Last year a six-week pilot scheme was run in conjunction with our friends at Coast 2 Coast surf school in Dunbar. I keep hearing so many encouraging and positive stories from people who have had even the faintest bit of contact with the project. The Scottish initiative is being led by Jamie and I know that he’d love to hear from anyone who would like to find out more or to volunteer. There’s a Wave Project Committee meeting on Thursday 7th August at 5pm at Beltonford Industrial Estate, West Barns, Dunbar EH42 1UW. The aim of the meeting is to look into sustainable local fundraising for the Wave Project in Scotland and expanding on some new opportunities for people to get involved with the project over and above the crucial surf mentoring.
If you’d like to support the wider UK Wave Project then you can do so by clicking here. Alternatively, if you would like to support things in Scotland practically or financially whether by standing order or via a one-off gift, then please contact Jamie directly at email@example.com
In any event, please click here and have a look around the website. It’s guaranteed to put a smile on your face and a spring in your step.
Next up is Skateistan. An Australian guy called Oliver Percovich found himself in Kabul, Afghanistan with his then girlfriend in 2007. His skateboard caught the attention of the local kids who all wanted to have a go. By sharing out the three boards they had between them, they started a little skate school. It took off and Ollie could see such potential. More boards were brought in and in 2009 an all-inclusive skatepark and educational facility was built. But skating is just the hook. Skateistan is about engaging those difficult to reach and marginalised 5-18 year olds. As a not for profit charity it aims to provide opportunities in cross-cultural interaction, education and personal empowerment. The project is now operating in Afghanistan, Cambodia and a team has now also been established in South Africa.
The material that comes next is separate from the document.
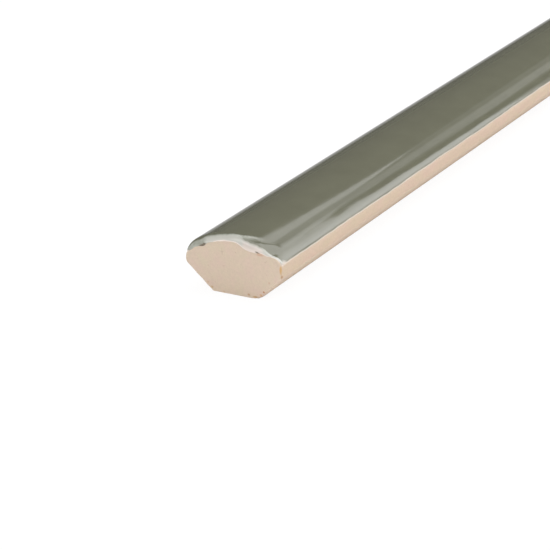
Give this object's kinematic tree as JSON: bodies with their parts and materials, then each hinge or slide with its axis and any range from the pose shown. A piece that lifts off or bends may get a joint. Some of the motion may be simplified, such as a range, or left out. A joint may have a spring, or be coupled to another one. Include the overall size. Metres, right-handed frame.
{
  "type": "bullnose tile",
  "caption": "Narrow glazed bullnose trim tile: domed grey-green glazed face over a bare clay body with sloping undersides and a flat back.",
  "frame": {"origin": "middle of the flat back, on the surface that the tile lies on", "axes": "+X along the tile, +Y across it, +Z out of the glazed face"},
  "size_m": [0.2, 0.02, 0.0112],
  "materials": {
    "glaze": "glossy olive grey-green glaze, thin and paler at its edges",
    "clay": "matt bare fired clay, warm buff with faint pink mottling"
  },
  "bodies": {
    "root": {"bullnose_tile": "glaze"}
  },
  "joints": []
}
Whilst there’s a little video on the website for their latest “Keep Skateistan Rolling” campaign and also a nice video of Tony Hawk’s visit, I still think this clip below captures what it’s all about. Some people have said that I skate like a girl, but after watching this – I’ll take that as a compliment. Enjoy!
Every six months there is a little fund-raising drive. Their current campaign runs for the month of July and they’re doing well with trying to raise $20,000. Maybe you could help with some loose change or a one-off donation? You can link to the website by clicking here.
Last, but by no means least, two of my favourite surfers CJ and Damien Hobgood are trying to put a documentary of their life stories together. Now THAT is a film I wanna see. For those of you unfamiliar with the Hobgoods, they are two brothers who have occupied the spotlight of the competitive surfing arena for way longer than most. Much of that competition has been driven by being identical twins and seeking to out-do what the other was doing. Being in the spotlight, however, means that their lives have been lived out loud – the triumphs and the punches. They want to tell their story honestly and I am convinced that this will be a film that will captivate not only the surf community, but many outside of it too. These two have given so much back to the wider surf culture and this will be a story of something much larger than sibling rivalry.
In order to make this, they also have an on-line funding campaign which is running till 2nd August. They are offering some pretty sweet optional gifts in exchange for pledges and are also donating off some major trophies, boards and other paraphernalia. Check it out here.
So, I hope some of that has inspired you.
I was reading an article in Relevant magazine the other night about our culture of entitlement. It struck a chord with me. How easy it is to feel like we “deserve” this or that. I’m not suggesting that we should deny ourselves all things and live a meagre existence of self-imposed poverty, but I wonder whether I have learnt to be content in all situations? I know what it is like to have spent weeks living with peasant farmers in remote Romania and to feel hugely content and thankful despite meagre surroundings. I also know how much more the lure of newer and shinier things can seem to have over me when my bank balance is more challenging. The article I was reading advocated cultivating an attitude of gratitude. It’s like that old notion of “counting your blessings”. Funny how quickly that shifts gears in my head-space. So, with those thoughts and these projects, I find myself smiling and thinking that sometimes it’s better to give than to receive.